Task: Write out the full listing again, exactly as it stands.

[Data provided start]

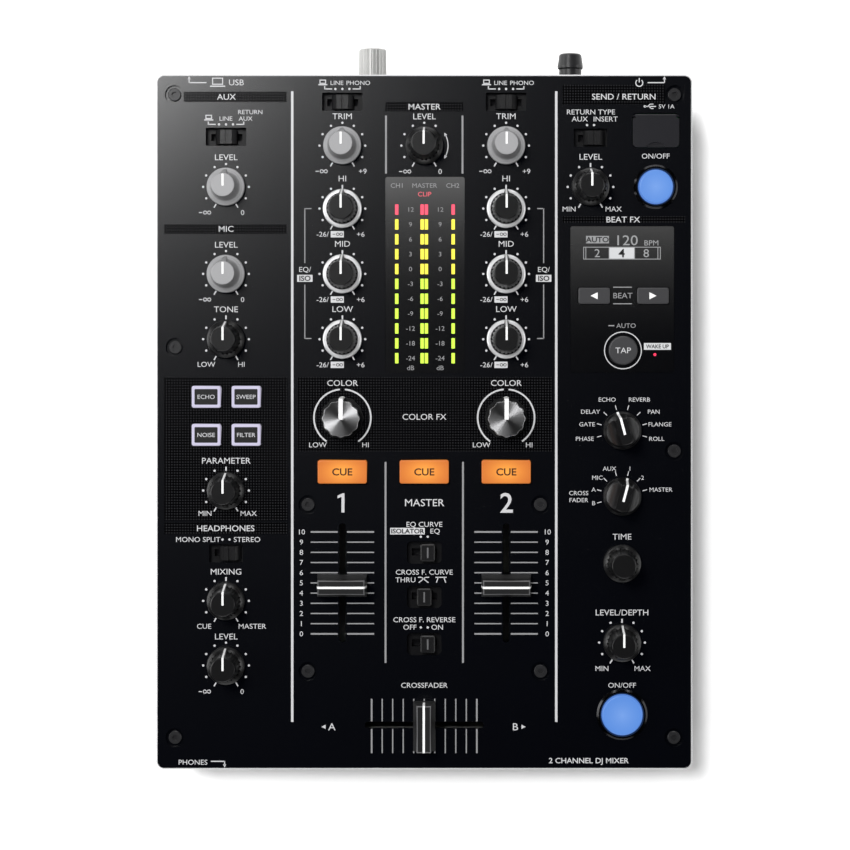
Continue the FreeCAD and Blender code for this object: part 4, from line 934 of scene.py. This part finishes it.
def fader_finish(node):
    """The tongue under the cap is steel and the bevel round the crown is painted a lighter grey, a painted
    highlight.
    """
    cap_low, crown = PLATE_Z + 1.15, top(node)

    def choose(point, normal):
        if point.z < cap_low:
            return 1
        return 2 if point.z > crown - 0.5 and 0.3 < normal.z < 0.95 else 0
    return choose


paint("top_panel", "plate", "rim", choose=plate_finish)
paint("windows", "display_pane", "meter_pane",
      choose=lambda point, normal: 1 if point.x < PLATE_X + 30 else 0)
paint("button_bezels", "bezel")
paint("case_tub", "case")
paint("rear_panel", "case")
paint("rubber_feet", "rubber")
paint("screws", "screw")
paint("circuit_boards", "board")
paint("control_units", "control")
paint("fader_units", "zinc")
paint("rca_sockets", "rca", "rca_white", "rca_red", choose=rca_finish)
paint("plug_sockets", "socket", "nut", "hook", choose=socket_finish)
paint("usb_cover", "cover")
paint("ground_terminal", "terminal")
paint("power_button", "key")
for node in knobs:
    if node in RINGED:
        paint(node, "knob", "ring", choose=ring_finish(node))
    elif "color" in node:
        paint(node, "knob", "spun", "pointer", choose=color_finish(node))
    elif node in SMOOTH:
        paint(node, "grey")
    else:
        paint(node, "knob")
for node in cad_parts:
    if node.endswith("_switch"):
        paint(node, "slider")
for node in FADERS:
    paint(node, "fader", "rod", "bevel", choose=fader_finish(node))
# The lit keys get painted shade: black below the faceplate, in the gap round each key.
for node in CUE_KEYS:
    lit = glow_from_middle("orange", node, (1.0, 0.47, 0.07), (0.42, 0.12, 0.02), 0.90, 10.5, 1.5)
    paint(node, lit, "black", choose=painted_shade_below_plate)
for node in EFFECT_KEYS:
    paint(node, "frame", "black", choose=painted_shade_below_plate)
for node in ("beat_left_button", "beat_right_button", "tap_button"):
    paint(node, "key")
for node in ("send_on_button", "effect_on_button"):
    paint(node, glow_from_middle("blue", node, (0.16, 0.28, 0.62), (0.07, 0.18, 0.54), 1.0, 13.0))

# ================================================================ floor, lights and camera
HALF = 6.0              # half the floor's side, in metres
floor_mesh = bpy.data.meshes.new("floor")
floor_mesh.from_pydata([(-HALF, -HALF, 0), (HALF, -HALF, 0), (HALF, HALF, 0), (-HALF, HALF, 0)],
                       [], [(0, 1, 2, 3)])
floor_material, floor_tree, floor_shader = new_material("floor_paper")
floor_shader.inputs["Base Color"].default_value = (0.97, 0.97, 0.97, 1)
floor_shader.inputs["Roughness"].default_value = 0.9
floor_shader.inputs["Specular IOR Level"].default_value = 0.1
floor_mesh.materials.append(floor_material)
floor = bpy.data.objects.new("floor", floor_mesh)
bpy.context.scene.collection.objects.link(floor)

world = bpy.data.worlds.new("studio")
bpy.context.scene.world = world
world.use_nodes = True
world.node_tree.nodes["Background"].inputs["Color"].default_value = (1, 1, 1, 1)
world.node_tree.nodes["Background"].inputs["Strength"].default_value = 0.004


def area_light(name, position, target, width, height, power, shows_in_gloss=True):
    """A soft rectangular light that faces target; sizes are in metres and power in watts."""
    data = bpy.data.lights.new(name, "AREA")
    data.shape = "RECTANGLE"
    data.size, data.size_y = width, height
    data.energy = power
    lamp_object = bpy.data.objects.new(name, data)
    lamp_object.location = position
    lamp_object.visible_glossy = shows_in_gloss
    lamp_object.rotation_mode = "QUATERNION"
    lamp_object.rotation_quaternion = (Vector(target) - Vector(position)).to_track_quat("-Z", "Y")
    bpy.context.scene.collection.objects.link(lamp_object)


area_light("key", (-0.395, 0.446, 1.165), (0, 0, 0.09), 0.32, 0.447, 5.9)
area_light("overhead", (0.02, 0.03, 2.0), (0.02, 0.03, 0), 0.50, 0.50, 7, shows_in_gloss=False)
area_light("high_left", (-0.19, 0.25, 2.0), (0, 0, 0), 0.18, 0.18, 30, shows_in_gloss=False)
area_light("left_fill", (-1.9, 0.2, 0.75), (0, 0, 0), 1.6, 1.0, 20)
area_light("right_fill", (1.9, -0.1, 0.75), (0, 0, 0), 1.6, 1.0, 12)
area_light("rear_fill", (0.1, 2.0, 0.80), (0, 0, 0), 1.8, 1.0, 18)
area_light("front_fill", (0.0, -2.0, 0.75), (0, 0, 0), 1.8, 1.0, 10)

camera_data = bpy.data.cameras.new("camera")
camera = bpy.data.objects.new("camera", camera_data)
bpy.context.scene.collection.objects.link(camera)
bpy.context.scene.camera = camera
HEIGHT = 1.03          # camera above the faceplate, in metres
VIEW_WIDTH = 0.3645    # width of the view at the faceplate, in metres
SENSOR = 36.0          # millimetres
camera_data.sensor_width = SENSOR
camera_data.lens = SENSOR * HEIGHT / VIEW_WIDTH
camera_data.shift_x = -0.0485
camera_data.shift_y = -0.0941
camera_data.clip_end = 20.0
camera.location = ((PLATE_X + 18.0) * MM, (PLATE_Y + 33.0) * MM, PLATE_Z * MM + HEIGHT)

bpy.context.scene.view_settings.view_transform = "Standard"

[Data provided end]

Expected answer:
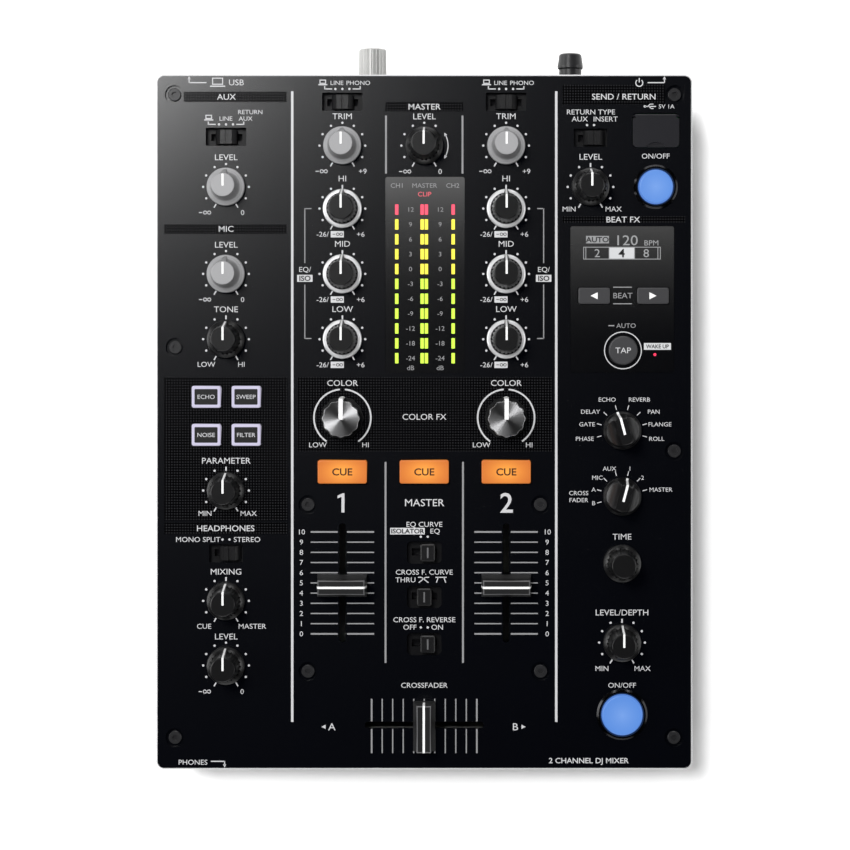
Continue the FreeCAD and Blender code for this object: part 4, from line 934 of scene.py. This part finishes it.
def fader_finish(node):
    """The tongue under the cap is steel and the bevel round the crown is painted a lighter grey, a painted
    highlight.
    """
    cap_low, crown = PLATE_Z + 1.15, top(node)

    def choose(point, normal):
        if point.z < cap_low:
            return 1
        return 2 if point.z > crown - 0.5 and 0.3 < normal.z < 0.95 else 0
    return choose


paint("top_panel", "plate", "rim", choose=plate_finish)
paint("windows", "display_pane", "meter_pane",
      choose=lambda point, normal: 1 if point.x < PLATE_X + 30 else 0)
paint("button_bezels", "bezel")
paint("case_tub", "case")
paint("rear_panel", "case")
paint("rubber_feet", "rubber")
paint("screws", "screw")
paint("circuit_boards", "board")
paint("control_units", "control")
paint("fader_units", "zinc")
paint("rca_sockets", "rca", "rca_white", "rca_red", choose=rca_finish)
paint("plug_sockets", "socket", "nut", "hook", choose=socket_finish)
paint("usb_cover", "cover")
paint("ground_terminal", "terminal")
paint("power_button", "key")
for node in knobs:
    if node in RINGED:
        paint(node, "knob", "ring", choose=ring_finish(node))
    elif "color" in node:
        paint(node, "knob", "spun", "pointer", choose=color_finish(node))
    elif node in SMOOTH:
        paint(node, "grey")
    else:
        paint(node, "knob")
for node in cad_parts:
    if node.endswith("_switch"):
        paint(node, "slider")
for node in FADERS:
    paint(node, "fader", "rod", "bevel", choose=fader_finish(node))
# The lit keys get painted shade: black below the faceplate, in the gap round each key.
for node in CUE_KEYS:
    lit = glow_from_middle("orange", node, (1.0, 0.47, 0.07), (0.42, 0.12, 0.02), 0.90, 10.5, 1.5)
    paint(node, lit, "black", choose=painted_shade_below_plate)
for node in EFFECT_KEYS:
    paint(node, "frame", "black", choose=painted_shade_below_plate)
for node in ("beat_left_button", "beat_right_button", "tap_button"):
    paint(node, "key")
for node in ("send_on_button", "effect_on_button"):
    paint(node, glow_from_middle("blue", node, (0.16, 0.28, 0.62), (0.07, 0.18, 0.54), 1.0, 13.0))

# ================================================================ floor, lights and camera
HALF = 6.0              # half the floor's side, in metres
floor_mesh = bpy.data.meshes.new("floor")
floor_mesh.from_pydata([(-HALF, -HALF, 0), (HALF, -HALF, 0), (HALF, HALF, 0), (-HALF, HALF, 0)],
                       [], [(0, 1, 2, 3)])
floor_material, floor_tree, floor_shader = new_material("floor_paper")
floor_shader.inputs["Base Color"].default_value = (0.97, 0.97, 0.97, 1)
floor_shader.inputs["Roughness"].default_value = 0.9
floor_shader.inputs["Specular IOR Level"].default_value = 0.1
floor_mesh.materials.append(floor_material)
floor = bpy.data.objects.new("floor", floor_mesh)
bpy.context.scene.collection.objects.link(floor)

world = bpy.data.worlds.new("studio")
bpy.context.scene.world = world
world.use_nodes = True
world.node_tree.nodes["Background"].inputs["Color"].default_value = (1, 1, 1, 1)
world.node_tree.nodes["Background"].inputs["Strength"].default_value = 0.004


def area_light(name, position, target, width, height, power, shows_in_gloss=True):
    """A soft rectangular light that faces target; sizes are in metres and power in watts."""
    data = bpy.data.lights.new(name, "AREA")
    data.shape = "RECTANGLE"
    data.size, data.size_y = width, height
    data.energy = power
    lamp_object = bpy.data.objects.new(name, data)
    lamp_object.location = position
    lamp_object.visible_glossy = shows_in_gloss
    lamp_object.rotation_mode = "QUATERNION"
    lamp_object.rotation_quaternion = (Vector(target) - Vector(position)).to_track_quat("-Z", "Y")
    bpy.context.scene.collection.objects.link(lamp_object)


area_light("key", (-0.395, 0.446, 1.165), (0, 0, 0.09), 0.32, 0.447, 5.9)
area_light("overhead", (0.02, 0.03, 2.0), (0.02, 0.03, 0), 0.50, 0.50, 7, shows_in_gloss=False)
area_light("high_left", (-0.19, 0.25, 2.0), (0, 0, 0), 0.18, 0.18, 30, shows_in_gloss=False)
area_light("left_fill", (-1.9, 0.2, 0.75), (0, 0, 0), 1.6, 1.0, 20)
area_light("right_fill", (1.9, -0.1, 0.75), (0, 0, 0), 1.6, 1.0, 12)
area_light("rear_fill", (0.1, 2.0, 0.80), (0, 0, 0), 1.8, 1.0, 18)
area_light("front_fill", (0.0, -2.0, 0.75), (0, 0, 0), 1.8, 1.0, 10)

camera_data = bpy.data.cameras.new("camera")
camera = bpy.data.objects.new("camera", camera_data)
bpy.context.scene.collection.objects.link(camera)
bpy.context.scene.camera = camera
HEIGHT = 1.03          # camera above the faceplate, in metres
VIEW_WIDTH = 0.3645    # width of the view at the faceplate, in metres
SENSOR = 36.0          # millimetres
camera_data.sensor_width = SENSOR
camera_data.lens = SENSOR * HEIGHT / VIEW_WIDTH
camera_data.shift_x = -0.0485
camera_data.shift_y = -0.0941
camera_data.clip_end = 20.0
camera.location = ((PLATE_X + 18.0) * MM, (PLATE_Y + 33.0) * MM, PLATE_Z * MM + HEIGHT)

bpy.context.scene.view_settings.view_transform = "Standard"